Deep Level Transient Spectroscopic Investigation of Carrier Trap Defects in p-Type mc-Si PERC Solar Cells After Elevated Temperature Light Soaking
 
Author(s):
 
C. Zhou, S. Zhou, F. Ji, W.J. Wenjing
 
Keywords:
 
Boron Doping, PERC Solar Cell, mc-Si, LeTID
 
Topic:
 
Silicon Materials and Cells
Subtopic: Homojunction Solar Cells
Event: 36th European Photovoltaic Solar Energy Conference and Exhibition
Session: 2BO.1.2
 
Pages:
 
147 - 150
ISBN: 3-936338-60-4
Paper DOI: 10.4229/EUPVSEC20192019-2BO.1.2
 
Price:
 
 
0,00 EUR
 
Document(s): paper
 

Abstract/Summary:


In boron-doped multi-crystalline PERC solar cells carrier traps were investigated by deep level transient spectroscopy after so-called “elevated temperature light –induced degradation” (LeTID).

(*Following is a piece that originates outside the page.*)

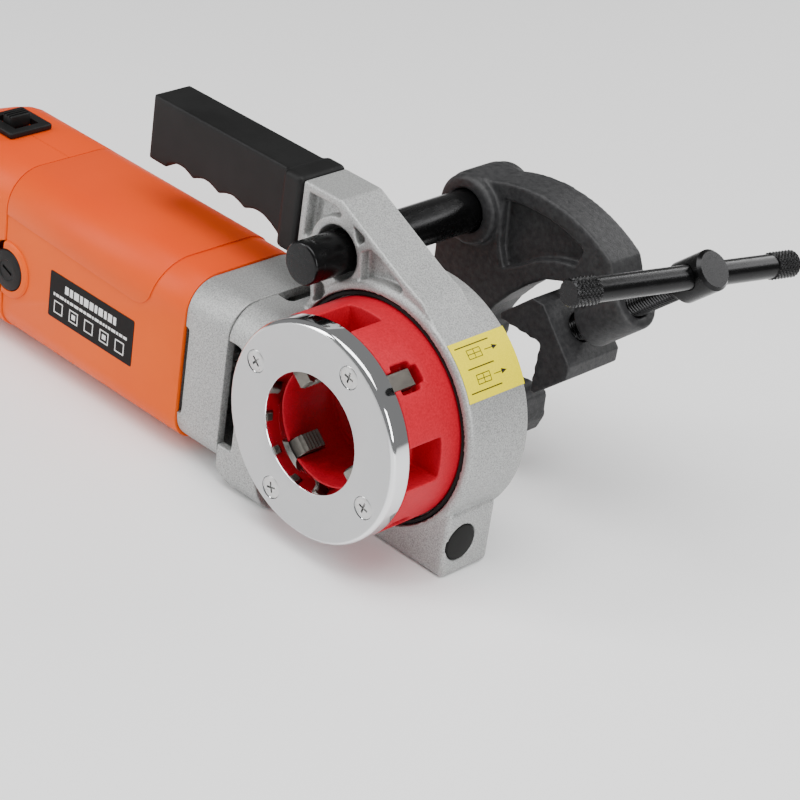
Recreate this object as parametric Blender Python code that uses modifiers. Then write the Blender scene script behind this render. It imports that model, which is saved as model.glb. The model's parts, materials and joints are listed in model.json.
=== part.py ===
"""Portable electric pipe threader: motor, gear head, die head, support arm and vice.

World frame: +Z up, Y along the die axis (the pipe's line), X along the motor.
The origin lies on the base plane, straight below the die axis, at the middle of the head ring.
"""
import math

import bmesh
import bpy
from mathutils import Matrix, Vector

MM = 0.001
GAP = 0.3 * MM

# Driving dimensions: the head and the die it turns
DIE_HEIGHT = 77 * MM
PIPE_R = 24.15 * MM
DIE_R = 63.7 * MM
RING_R = 73 * MM
RING_FRONT, RING_BACK = -20 * MM, 26 * MM
SEAT_Y = -15 * MM
COVER_Y = 20 * MM
PLATE_FRONT, PLATE_BACK = -70 * MM, -57.3 * MM
PLATE_HOLE_R = 34.5 * MM
PLATE_SCREW_R = 51.3 * MM
PLATE_SCREW_ANGLE = math.radians(63.3)
CHASER_ANGLE = math.radians(49)
WINDOW_ANGLE = math.radians(4)
SOCKET_FLAT = 35 * MM

# Gear train, module 2: ring gear, idler, layshaft pinion, then a bevel pair to the motor
MODULE = 2 * MM
RING_TEETH, IDLER_TEETH, PINION_TEETH = 57, 18, 9
WHEEL_TEETH, BEVEL_TEETH = 17, 10
GEAR_FRONT, GEAR_BACK = 2 * MM, 14 * MM
SHAFT_R = 5 * MM
BORE_R = SHAFT_R + GAP
TRAIN_REACH = MODULE * (RING_TEETH + 2 * IDLER_TEETH + PINION_TEETH) / 2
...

LeTID was carried out in Boron dopped mc-Si PERC solar cells for 30 hours. The current- deep level transient spectroscopy (I-DLTS) signals were detected from the full structure of the solar cells. I-DLTS-spectra allow measuring the deep energy levels parameters in large area of the p-n-junction solar cells with high leakage current and relatively large electrical capacitance. Comparing with the as-prepared PERC solar cell, DLTS signal increases in degraded cells which mean the defect concentration rise after light soaking at 70 oC for 30 hours. The apparent trap in an as-prepared and degraded PERC solar cells was related to Fe, with deep energy levels at about Ev + 0.485eV (Fei complex), and Ev + 0.295 eV (Fe-H), and their carrier capture cross-sections in the range of 10-14 – 10-16 cm2. The Fei complex peak with the maximum intensity indicates that it is hardly removed by means of phosphorus diusion gettering and hydrogenation process during PERC solar cell manufacture process. After LeTID, However, it is clear that even though the defect types are similar with those in the asprepared, their percentage changes in the LeTID solar cell. The Fe-H defect increase evidently and becomes the major defect withthe highest concentration after LeTID, which have higher concentration near surface. While Fei concentration decrease from the deep Si bulk to near silicon surface after LeTID. This imply that the Fei may bond with other impurity to form complex, or the nature of Fe defects changes in Si bulk during elevated temperature light soaking. It should be noted that we still can not exclude other transition metal ’s contribution because of their activation energy overlapping with Fe relative defect.